Researchers are concerned about a return of Spanish flu because little is known about what made it so virulent. The flu virus was not isolated until 1933, and since then, there have been several efforts to collect and study the 1918 virus by exhuming graves in Alaska and Norway, where bodies were preserved in permanently frozen ground. In 1997, a Canadian researcher, Kirsty Duncan, was able to extract tissue samples from the corpses of seven miners who had died of Spanish flu in October 1918 and were buried in frozen ground on a tiny island off Norway. Duncan's work allowed scientists at several laboratories around the world to do genetic work on the Spanish flu virus. It was subsequently determined by researchers that the Spanish flu was a mixture of genes, including avian genes.
The influenza virus is believed to originate in migratory waterfowl, particularly ducks. Ducks carry influenza viruses without becoming ill. They excrete the virus in their feces. When their feces collect in water, other animals can become infected. Domestic turkeys and chickens can easily become infected with influenza virus borne by wild ducks. But most avian (bird-borne) influenza does not pass to humans, or if it does, is not particularly virulent. But other mammals, too, can pick up influenza from either wild birds or domestic fowl. Whales, seals, ferrets, horses, and pigs are all susceptible to bird-borne viruses. When the virus moves between species, it may mutate. Human influenza viruses may sometimes pass from ducks to pigs to humans.

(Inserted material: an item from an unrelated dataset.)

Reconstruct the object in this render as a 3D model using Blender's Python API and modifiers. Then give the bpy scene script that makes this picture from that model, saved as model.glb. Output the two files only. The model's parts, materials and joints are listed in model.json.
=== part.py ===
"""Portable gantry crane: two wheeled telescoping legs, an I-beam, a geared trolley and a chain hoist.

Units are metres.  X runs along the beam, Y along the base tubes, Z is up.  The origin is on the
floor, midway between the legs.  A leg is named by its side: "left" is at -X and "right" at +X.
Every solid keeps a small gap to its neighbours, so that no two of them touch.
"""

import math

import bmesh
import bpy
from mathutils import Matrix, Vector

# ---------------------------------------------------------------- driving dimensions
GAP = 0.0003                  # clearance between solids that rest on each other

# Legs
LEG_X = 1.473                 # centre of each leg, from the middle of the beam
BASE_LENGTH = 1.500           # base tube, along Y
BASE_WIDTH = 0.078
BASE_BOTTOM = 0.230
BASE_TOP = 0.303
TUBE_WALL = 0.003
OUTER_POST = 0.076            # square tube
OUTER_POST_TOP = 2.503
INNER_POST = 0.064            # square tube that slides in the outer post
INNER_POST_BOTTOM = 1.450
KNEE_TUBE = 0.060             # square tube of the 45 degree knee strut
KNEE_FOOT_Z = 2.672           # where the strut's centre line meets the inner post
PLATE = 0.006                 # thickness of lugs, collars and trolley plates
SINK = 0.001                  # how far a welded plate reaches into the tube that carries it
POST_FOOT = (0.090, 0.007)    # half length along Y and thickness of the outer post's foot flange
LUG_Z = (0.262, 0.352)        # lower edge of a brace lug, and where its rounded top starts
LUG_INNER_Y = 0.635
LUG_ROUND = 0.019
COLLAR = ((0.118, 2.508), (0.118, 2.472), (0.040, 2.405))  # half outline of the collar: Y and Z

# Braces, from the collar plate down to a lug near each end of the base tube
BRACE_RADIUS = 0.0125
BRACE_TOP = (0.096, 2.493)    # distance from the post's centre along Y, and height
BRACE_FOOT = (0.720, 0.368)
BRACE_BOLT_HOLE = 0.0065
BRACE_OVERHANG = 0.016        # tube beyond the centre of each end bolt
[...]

A flu outbreak among chickens in Hong Kong in 1997 eventually killed six people, but the epidemic was stopped by the quick slaughter of millions of chickens in the area. This virus identified was classified as an avian flu (bird flu), H5N1 strain of influenza. H5N1 re-emerged in 2003. Spreading from Asia to Europe and Africa, the WHO reports that the virus has "resulted in millions of poultry infections, several hundred human cases, and many human deaths." So far, only a few cases of human-to-human transmission of H5N1 have been documented. However, because of its lethality, the H5N1 virus is closely monitored by epidemiologists in order to watch for signs that the virus could mutate in such a way that it gains the capacity to transmit easily between humans, a necessary step toward pandemic level outbreaks.

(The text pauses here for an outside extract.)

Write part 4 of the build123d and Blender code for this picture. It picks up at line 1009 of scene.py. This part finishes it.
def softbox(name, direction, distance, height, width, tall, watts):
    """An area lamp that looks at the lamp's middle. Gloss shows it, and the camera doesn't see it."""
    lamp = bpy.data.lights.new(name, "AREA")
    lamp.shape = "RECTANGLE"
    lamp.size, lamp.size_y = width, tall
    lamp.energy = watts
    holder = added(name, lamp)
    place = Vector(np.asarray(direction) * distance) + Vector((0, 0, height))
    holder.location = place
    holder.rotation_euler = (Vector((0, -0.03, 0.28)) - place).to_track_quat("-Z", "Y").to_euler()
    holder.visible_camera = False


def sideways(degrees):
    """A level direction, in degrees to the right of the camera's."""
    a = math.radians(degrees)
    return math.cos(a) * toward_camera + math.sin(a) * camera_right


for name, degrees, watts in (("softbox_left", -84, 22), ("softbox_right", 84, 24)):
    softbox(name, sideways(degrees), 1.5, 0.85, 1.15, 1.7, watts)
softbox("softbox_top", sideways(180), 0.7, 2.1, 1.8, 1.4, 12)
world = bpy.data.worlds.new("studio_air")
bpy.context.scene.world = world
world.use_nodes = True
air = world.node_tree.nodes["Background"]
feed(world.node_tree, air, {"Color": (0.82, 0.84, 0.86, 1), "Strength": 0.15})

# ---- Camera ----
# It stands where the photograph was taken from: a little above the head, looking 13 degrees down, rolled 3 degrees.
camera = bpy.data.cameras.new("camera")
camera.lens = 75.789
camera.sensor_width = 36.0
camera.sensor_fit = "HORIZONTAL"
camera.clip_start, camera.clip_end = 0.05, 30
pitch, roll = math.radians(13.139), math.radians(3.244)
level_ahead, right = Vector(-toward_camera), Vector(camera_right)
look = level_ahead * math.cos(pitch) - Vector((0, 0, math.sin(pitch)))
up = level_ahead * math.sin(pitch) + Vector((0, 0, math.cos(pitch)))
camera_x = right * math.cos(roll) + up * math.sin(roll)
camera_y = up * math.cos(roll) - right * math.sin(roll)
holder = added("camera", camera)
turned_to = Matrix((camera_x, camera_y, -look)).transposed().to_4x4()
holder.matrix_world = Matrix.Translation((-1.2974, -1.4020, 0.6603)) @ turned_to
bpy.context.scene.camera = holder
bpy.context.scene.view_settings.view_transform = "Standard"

Enacting controls on pig and poultry farms may be an important way to prevent the rise of a new influenza pandemic. Some influenza researchers recommend that pigs and domestic ducks and chickens not be raised together. Separating pigs and fowl at live markets may also be a sensible precaution. With the concentration of poultry and pigs at factory farms, it is important for farmers, veterinarians, and public health officials to monitor for influenza. Any action to control flu of course must be an international effort, because the influenza virus moves rapidly without respect to national borders.
Multiple outbreaks of LPAI (low pathogenic avian influenza) of several serotypes (H7N7, H7N1, H5N2) continue to pose threats to commercial flocks of birds.